The factory also draws workers from Alabuga Polytechnic, a nearby vocational boarding school for Russians age 16-18 and Central Asians age 18-22 that bills its graduates as experts in drone production. According to investigative outlets Protokol and Razvorot, some are as young as 15 and have complained of poor working conditions.

The foreign workers travel by bus from their living quarters to the factory, passing multiple security checkpoints after a licence plate scan, while other vehicles are stopped for more stringent checks, according to the woman who assembles drones.

They share dormitories and kitchens that are “guarded around the clock,” social media posts say. Entry is controlled via facial recognition, and recruits are watched on surveillance cameras. Pets, alcohol and drugs are not allowed.

The foreigners receive local SIM cards for their phones upon arrival but are forbidden from bringing them into the factory, which is considered a sensitive military site. One woman said she could only talk to an AP reporter with her manager’s permission, another said her “messages are monitored,” a third said workers are told not to talk to outsiders about their work, and a fourth said managers encouraged them to inform on co-workers.

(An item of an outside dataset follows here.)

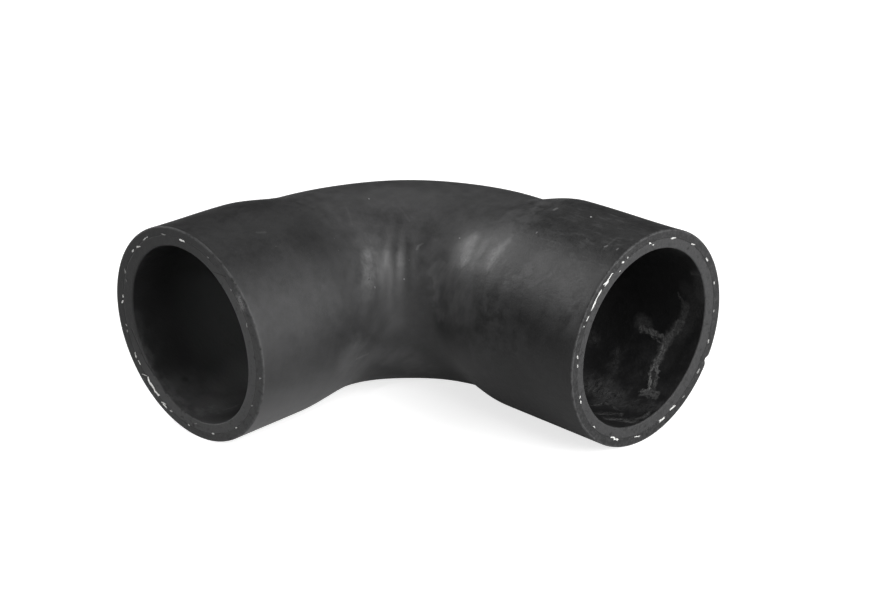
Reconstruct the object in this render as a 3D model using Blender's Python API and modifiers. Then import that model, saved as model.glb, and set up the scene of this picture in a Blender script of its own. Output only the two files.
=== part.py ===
"""Moulded rubber turbo hose: a thick-walled elbow with a slightly wider cuff at each end.

The real hose is one piece. Rubber and fabric are laid on a bent mandrel and cured, the mandrel is drawn out,
and both ends are trimmed flat. This model is made the same way: the outside is a loft along the bent centre
line, and the mandrel, a second loft one wall smaller, is cut out of it.

The centre line starts at the short cuff's mouth, runs straight along +Y, turns right round the bend and ends
at the long cuff's mouth. The hose lies on its side, so the centre line is level.
"""

import math
from collections import namedtuple

import bpy
import numpy as np

# Driving sizes, in metres and degrees

BEND_RADIUS = 0.0410  # of the centre line
BEND_ANGLE = 97.0
BODY_RADIUS = 0.0299  # outside, between the cuffs
BEND_SWELL = 0.0005  # the body stands out by this much at the middle of the bend
NECK_DEPTH = 0.0004  # the body draws in by this much where the long cuff's shoulder ends
NECK_WIDTH = 0.0090

CUFF_RADIUS = 0.0306  # outside, on average
CUFF_OVAL = 0.0009  # a cuff is this much wider than its average radius the long way round
CUFF_LEAN = 54.0  # the long way round, up from the outer side of the bend
RIM_ROUND = 0.0004  # radius left on the trimmed edges

SHORT_LEG = 0.0459  # straight run from the bend to the mouth
SHORT_CUFF = 0.0261  # from the mouth to the start of the shoulder
SHORT_SHOULDER = 0.0210  # length over which the cuff narrows to the body
SHORT_SKEW = 0.0004  # the shoulder starts this much further in on the outer side of the bend
SHORT_SWELL = 0.0007  # growth of the cuff from its mouth to its shoulder
SHORT_WALL = 0.0060
SHORT_UNEVEN = 0.0007  # the wall is this much thicker at its sides, and thinner at its top and bottom
SHORT_DRIFT = 0.0005  # the bore's mouth sits this much towards the inside of the bend
SHORT_SLANT = 2.3  # the top of the trimmed mouth leans out by this angle

LONG_LEG = 0.0534
LONG_CUFF = 0.0363
LONG_SHOULDER = 0.0143
LONG_SKEW = -0.0029
LONG_SWELL = 0.0010
LONG_WALL = 0.0056
LONG_DRIFT = 0.0010
LONG_LIFT = 0.0005  # the bore's mouth sits this much above the middle of the cuff
LONG_SLANT = 1.4
LONG_TURN = 1.1  # the outer side of the trimmed mouth leans out by this angle

# Soft ridges that the curing leaves on the inside of the bend

WRINKLE_COUNT = 7
WRINKLE_PITCH = 0.00385  # measured along the inner side of the hose
WRINKLE_START = -0.0107  # from the start of the bend, the same way
WRINKLE_HEIGHT = 0.0003
WRINKLE_SIDE = 158.0  # middle of the ridges, up from the outer side of the bend
WRINKLE_SPREAD = 32.0

# Fineness of the surface

SIDES = 52
BORE_SIDES = 44
RINGS_PER_WRINKLE = 4
RING_STEP = 0.0040
BORE_STEP = 0.0048
MANDREL_OVERRUN = 0.0080

End = namedtuple("End", "leg cuff shoulder skew swell wall uneven drift lift slant turn")
SHORT = End(SHORT_LEG, SHORT_CUFF, SHORT_SHOULDER, SHORT_SKEW, SHORT_SWELL, SHORT_WALL, SHORT_UNEVEN,
            SHORT_DRIFT, 0, SHORT_SLANT, 0)
LONG = End(LONG_LEG, LONG_CUFF, LONG_SHOULDER, LONG_SKEW, LONG_SWELL, LONG_WALL, 0,
           LONG_DRIFT, LONG_LIFT, LONG_SLANT, LONG_TURN)

BEND = math.radians(BEND_ANGLE)
ARC = BEND_RADIUS * BEND
LENGTH = SHORT_LEG + ARC + LONG_LEG

# The same four places, measured along the centre line and along the inner side of the hose
INNER_ARC = (BEND_RADIUS - BODY_RADIUS) * BEND
ON_CENTRE = np.cumsum([0, SHORT_LEG, ARC, LONG_LEG])
ON_INSIDE = np.cumsum([-SHORT_LEG, SHORT_LEG, INNER_ARC, LONG_LEG])


def clear_scene():
    for obj in list(bpy.data.objects):
        bpy.data.objects.remove(obj, do_unlink=True)


def new_collection(name, hidden):
    collection = bpy.data.collections.new(name)
    collection.hide_render = hidden
    bpy.context.scene.collection.children.link(collection)
    return collection


def rubber_material():
    """Black rubber, dulled by a thin bloom."""
    material = bpy.data.materials.new("black_rubber")
    material.use_nodes = True
    shader = material.node_tree.nodes["Principled BSDF"]
    shader.inputs["Base Color"].default_value = (0.055, 0.055, 0.056, 1)
    shader.inputs["Roughness"].default_value = 0.55
    shader.inputs["Metallic"].default_value = 0
    return material


def smooth(x):
    """0 below 0, 1 above 1, and an S-shaped curve between."""
    x = np.clip(x, 0, 1)
    return x * x * (3 - 2 * x)


def hump(x):
    return np.exp(-x * x)


def ends_with_reach(lengths):
    """Each end with the distance from its mouth."""
    return (SHORT, lengths), (LONG, LENGTH - lengths)


def centre_line(lengths):
    """Centres, forward directions and outward directions at these distances from the short mouth.

    The line is straight, then an arc about the Z axis, then straight. Outward points away from that axis.
    """
    turned = np.clip((lengths - SHORT_LEG) / BEND_RADIUS, 0, BEND)
    zero = np.zeros_like(turned)
    forward = np.stack([np.sin(turned), np.cos(turned), zero], axis=-1)
    outward = np.stack([-np.cos(turned), np.sin(turned), zero], axis=-1)
    straight = lengths - SHORT_LEG - BEND_RADIUS * turned
    return BEND_RADIUS * outward + straight[:, None] * forward, forward, outward


def plain_radius(lengths, angles):
    """Outside radius without the wrinkles: the body's, eased into each cuff over its shoulder."""
    lean = math.radians(CUFF_LEAN)
    neck = LENGTH - LONG_CUFF - LONG_SKEW * np.cos(angles) - LONG_SHOULDER
    radius = BODY_RADIUS + BEND_SWELL * hump((lengths - SHORT_LEG - ARC / 2) / (ARC / 4))
    radius = radius - NECK_DEPTH * hump((lengths - neck) / NECK_WIDTH)
    for end, reach in ends_with_reach(lengths):
        start = end.cuff + end.skew * np.cos(angles)
        on_cuff = 1 - smooth((reach - start) / end.shoulder)
        swell = end.swell * smooth(reach / end.cuff) * np.clip(np.cos(angles - lean), 0, 1)
        cuff = CUFF_RADIUS + CUFF_OVAL * np.cos(2 * (angles - lean)) + swell
        radius = radius + on_cuff * (cuff - radius)
    return radius


def wrinkles(lengths, angles):
    """Height of the ridges: a row of waves along the inner side, highest at the middle of the row."""
    waves = (np.interp(lengths, ON_CENTRE, ON_INSIDE) - WRINKLE_START) / WRINKLE_PITCH
    waves = np.clip(waves, 0, WRINKLE_COUNT)
    row = np.sin(np.pi * waves / WRINKLE_COUNT) * (1 - np.cos(2 * np.pi * waves)) / 2
    around = hump((angles - math.radians(WRINKLE_SIDE)) / math.radians(WRINKLE_SPREAD))
    return WRINKLE_HEIGHT * row * around


def outside_radius(lengths, angles):
    return plain_radius(lengths, angles) + wrinkles(lengths, angles)


def bore_radius(lengths, angles):
    """The outside less the wall, which eases from one end's thickness to the other's."""
    short = SHORT.wall + SHORT.uneven * np.cos(2 * angles)
    long = LONG.wall + LONG.uneven * np.cos(2 * angles)
    return plain_radius(lengths, angles) - short - (long - short) * smooth(lengths / LENGTH)


def bore_shift(lengths):
    """How far the bore's centre lies off the hose's, outward and upward. It fades over each leg."""
    outward = upward = 0
    for end, reach in ends_with_reach(lengths):
        near = 1 - smooth(reach / end.leg)
        outward = outward - near * end.drift
        upward = upward + near * end.lift
    return outward, upward


def rings(lengths, radius, sides, shift=(0, 0)):
    """Points of the rings at these distances, as an array of rings, sides and coordinates.

    Angles run from the outer side of the bend over the top. Towards each mouth the rings lean until they are
    parallel to the trimmed face, so the last one lies in that plane.
    """
    lengths = lengths[:, None]
    angles = np.linspace(0, 2 * np.pi, sides, endpoint=False)[None]
    centre, forward, outward = centre_line(lengths[:, 0])
    across = radius(lengths, angles) * np.cos(angles) + shift[0]
    height = radius(lengths, angles) * np.sin(angles) + shift[1]
    along = 0
    for way, (end, reach) in zip((-1, 1), ends_with_reach(lengths)):
        lean = height * math.tan(math.radians(end.slant)) + across * math.tan(math.radians(end.turn))
        along = along + way * lean * np.clip(1 - reach / end.cuff, 0, 1)
    points = centre[:, None] + across[..., None] * outward[:, None] + along[..., None] * forward[:, None]
    points[..., 2] += height
    return points


def spaced(start, stop, step):
    return np.linspace(start, stop, max(2, 1 + round((stop - start) / step)))


def outside_lengths():
    """Where the outside's rings lie: even steps along the legs, and several to a wrinkle between."""
    waves = np.linspace(0, WRINKLE_COUNT, 1 + WRINKLE_COUNT * RINGS_PER_WRINKLE)
    wrinkled = np.interp(WRINKLE_START + WRINKLE_PITCH * waves, ON_INSIDE, ON_CENTRE)
    before = spaced(0, wrinkled[0], RING_STEP)
    after = spaced(wrinkled[-1], LENGTH, RING_STEP)
    return np.concatenate([before[:-1], wrinkled, after[1:]])


def mandrel_lengths():
    """Even steps, with no ring at a mouth, where the mandrel runs on past the hose."""
    inner = spaced(BORE_STEP / 2, LENGTH - BORE_STEP / 2, BORE_STEP)
    return np.concatenate([[-MANDREL_OVERRUN], inner, [LENGTH + MANDREL_OVERRUN]])


def loft(name, points, collection):
    """A closed solid: faces join each ring to the next, and the first and last rings are filled."""
    count, sides = points.shape[:2]
    grid = np.arange(count * sides).reshape(count, sides)
    beside = np.roll(grid, -1, axis=1)
    faces = np.stack([grid[:-1], beside[:-1], beside[1:], grid[1:]], axis=-1).reshape(-1, 4).tolist()
    faces += [grid[0, ::-1].tolist(), grid[-1].tolist()]
    mesh = bpy.data.meshes.new(name)
    mesh.from_pydata(points.reshape(-1, 3), [], faces)
    mesh.shade_smooth()
    obj = bpy.data.objects.new(name, mesh)
    collection.objects.link(obj)
    return obj


def make_mandrel(collection):
    """The bent core that leaves the bore. It is only a cutter."""
    lengths = mandrel_lengths()
    shift = bore_shift(lengths[:, None])
    mandrel = loft("mandrel", rings(lengths, bore_radius, BORE_SIDES, shift), collection)
    mandrel.hide_render = True
    mandrel.display_type = "WIRE"
    return mandrel


def make_hose(collection, mandrel):
    hose = loft("hose", rings(outside_lengths(), outside_radius, SIDES), collection)
    hose.data.materials.append(rubber_material())
    bore = hose.modifiers.new("bore", "BOOLEAN")
    bore.operation = "DIFFERENCE"
    bore.solver = "EXACT"
    bore.object = mandrel
    rims = hose.modifiers.new("rims", "BEVEL")
    rims.width = RIM_ROUND
    rims.segments = 2
    rims.limit_method = "ANGLE"
    rims.angle_limit = math.radians(50)
    rims.harden_normals = True
    return hose


def stand_on_origin(hose, mandrel):
    """Moves both so that the bottom centre of the hose's box is the origin."""
    evaluated = hose.evaluated_get(bpy.context.evaluated_depsgraph_get())
    corners = np.array([corner[:] for corner in evaluated.bound_box])
    low, high = corners.min(axis=0), corners.max(axis=0)
    for obj in (hose, mandrel):
        obj.location = (-(low[0] + high[0]) / 2, -(low[1] + high[1]) / 2, -low[2])


def main():
    clear_scene()
    hose_parts = new_collection("turbo_hose", hidden=False)
    cutters = new_collection("cutters", hidden=True)
    mandrel = make_mandrel(cutters)
    hose = make_hose(hose_parts, mandrel)
    stand_on_origin(hose, mandrel)


main()
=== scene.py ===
# %% [markdown]
# # A moulded rubber turbo hose
#
# The real hose is one piece: rubber and a knitted fabric are laid on a bent mandrel, wrapped, cured in steam,
# pulled off and trimmed at both ends. What the eye sees is the outside with its grey bloom, two trimmed faces
# with the fabric's cut yarn ends, and a dark bore with a dried streak in it.
#
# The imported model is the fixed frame. Its node has the true form but coarse facets and one plain colour, so
# this script lays a finer skin over the same form and gives each of the three surfaces its own finish.

# %% The frame
import math

import bpy
import numpy as np
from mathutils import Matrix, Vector


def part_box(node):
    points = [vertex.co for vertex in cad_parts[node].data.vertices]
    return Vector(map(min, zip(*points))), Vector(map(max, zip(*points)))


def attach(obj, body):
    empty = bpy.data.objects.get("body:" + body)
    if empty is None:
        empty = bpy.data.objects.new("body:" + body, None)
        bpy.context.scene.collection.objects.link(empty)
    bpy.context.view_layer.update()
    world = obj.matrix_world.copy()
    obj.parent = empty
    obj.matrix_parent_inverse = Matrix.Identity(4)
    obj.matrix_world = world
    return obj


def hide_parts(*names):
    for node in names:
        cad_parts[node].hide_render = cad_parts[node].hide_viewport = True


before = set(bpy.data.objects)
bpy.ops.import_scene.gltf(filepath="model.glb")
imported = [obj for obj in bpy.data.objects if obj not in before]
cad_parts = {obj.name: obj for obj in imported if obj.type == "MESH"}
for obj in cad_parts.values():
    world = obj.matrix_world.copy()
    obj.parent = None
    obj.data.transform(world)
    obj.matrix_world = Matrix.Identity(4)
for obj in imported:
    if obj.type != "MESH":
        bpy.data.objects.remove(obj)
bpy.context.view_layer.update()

low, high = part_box("hose")
print("hose box", [round(v * 1000, 1) for v in (*low, *high)], "mm")

# %% [markdown]
# ## The camera
#
# The camera comes first, because marks that are read off the photograph are placed by looking through it.
# A camera could be placed by eye, but here its angle, distance and lens were worked out from the outline of
# the hose, so that the render and the photograph can be laid over each other.

# %% The camera and what it sees
PHOTO_SIZE = (882, 591)
CAMERA_TURN = 40.39  # degrees, from standing on the -Y side towards the +X side
CAMERA_RISE = 19.32
CAMERA_DISTANCE = 0.4472
CAMERA_AIM = Vector((-0.0008, 0.0093, 0.0309))
LENS = 62.07  # mm, on a sensor 36 mm wide
SENSOR = 36.0
SHIFT = (-0.0011, 0.0073)
NEAREST_SEEN = 0.01


def add_object(name, data):
    """A new object in the scene, at the origin."""
    obj = bpy.data.objects.new(name, data)
    bpy.context.scene.collection.objects.link(obj)
    return obj


def direction(turn, rise):
    """The way to a place at an angle from -Y towards +X and at a height above the floor, both in degrees."""
    turn, rise = math.radians(turn), math.radians(rise)
    return Vector((math.sin(turn) * math.cos(rise), -math.cos(turn) * math.cos(rise), math.sin(rise)))


def aim(obj, target, way, distance):
    """Puts an object at a distance from a target, the way given, and turns it to look at the target."""
    obj.location = target + distance * way
    obj.rotation_euler = (-way).to_track_quat("-Z", "Y").to_euler()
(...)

The airframe worker told AP the recruits are taught how to assemble the drones and coat them with a caustic substance with the consistency of yogurt. Many workers lack protective gear, she said, adding that the chemicals made her face feel like it was being pricked with tiny needles, and “small holes” appeared on her cheeks, making them itch severely.

“My God, I could scratch myself! I could never get tired of scratching myself,” she said.

“A lot of girls are suffering,” she added. A video shared with AP showed another woman wearing an Alabuga uniform with her face similarly affected.